Their care required 24/7 nursing support that allowed for rapid adjustments, he added.

But there were some unexpected roadblocks in delivering treatment. Some laboratory technicians were reluctant to handle patient samples that needed to be sent to the CDC, and commercial couriers, even when trained in category A handling, refused to pick up samples from Emory, he said.

Waste management also became an issue, with the hospital's waste management contractor refusing to pick up from the hospital for the first 6 days.

To date, 10 patients have been admitted to US hospitals under suspicion of Ebola infection, but all have tested negative, the CDC's Barbara Knust, DVM, MPH, said at the meeting. And there have been similar false alarms around the world.

One of those false alarms was at St. Paul's Hospital in Saskatoon, Saskatchewan, Canada, when a patient, recently back from Liberia, arrived at the hospital in critical condition.

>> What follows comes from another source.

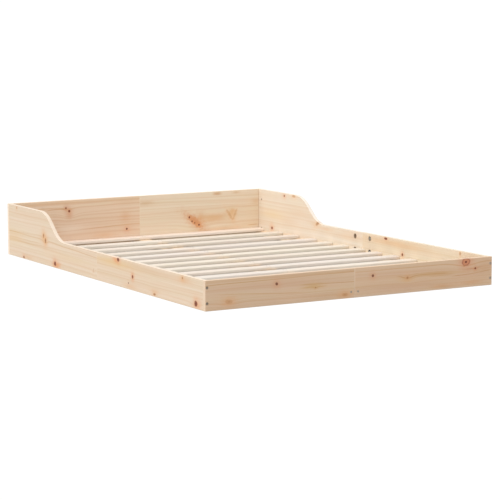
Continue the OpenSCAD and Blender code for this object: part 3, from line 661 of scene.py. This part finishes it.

Joseph Blondeau, PhD, acting head of Pathology and Lab Medicine at the Saskatoon Health Region, said he felt suddenly unprepared.

"All hell broke loose, I think that's the best way to put it," said Dr. Blondeau, who presented his experience during a presentation at the meeting. "I can say with certainty that there were not many people in the province of Saskatchewan who fully understood what was about to happen should this patient have tested positive for Ebola."

The reality is we're only the next landing flight away from the first case. Dr. Joseph Blondeau

He told Medscape Medical News, "We were most fortunate to have had a highly suspected case that turned out not to be so that we could learn from it under extraordinary and extreme circumstances. I would say that we are much better prepared for the next suspected case should we have one."

Dr. Blondeau was also faced with an uncooperative courier service and the possibility that he himself would be forced to drive the patient's specimen 9 hours for confirmation. As the reality started sinking in, more issues arose.

"There were concerns about the patient's and his family's privacy from the media, and there was the potential for public panic as misinformation was spread," he explained.

"There was also tremendous fear and panic among the staff, with people concerned about their own exposure and the safety of their families. The World Health Organization actually complicated this case by reporting that the patient was positive for malaria," said Dr. Blondeau. "even though the data supporting a diagnosis of malaria was weak at best."

Plans were made for a mobile laboratory that would be dispatched by the federal government to provide critical-care testing, including blood gases, complete blood counts, and polymerase chain reaction–based technology for monitoring any exposed patients, he said.

And then, 24-hours later, lab results showed a negative result for Ebola and the patient's condition was confirmed: Staphylococcus aureus, a methicillin-susceptible strain.

"It was exciting and terrifying," said Dr. Blondeau. "It's an experience I never expected I would live through in my career."

Dr. Blondeau and his team were alerted again last month to another vomiting patient presumed to be on an inbound flight from Senegal. They were much better prepared this time around, "but we're not where we need to be," he stressed.

Dr. Blondeau called for a collaborative laboratory system shared by Canada and the United States. "We cannot do this on our own, and the cost of being prepared will be small compared to the cost of dealing with an outbreak. The reality is we're only the next landing flight away from the first case."

Dr. Mehta and Dr. Blondeau have disclosed no relevant financial relationships.

54th Interscience Conference on Antimicrobial Agents and Chemotherapy (ICAAC). Abstract P1281. Presented September 8, 2014.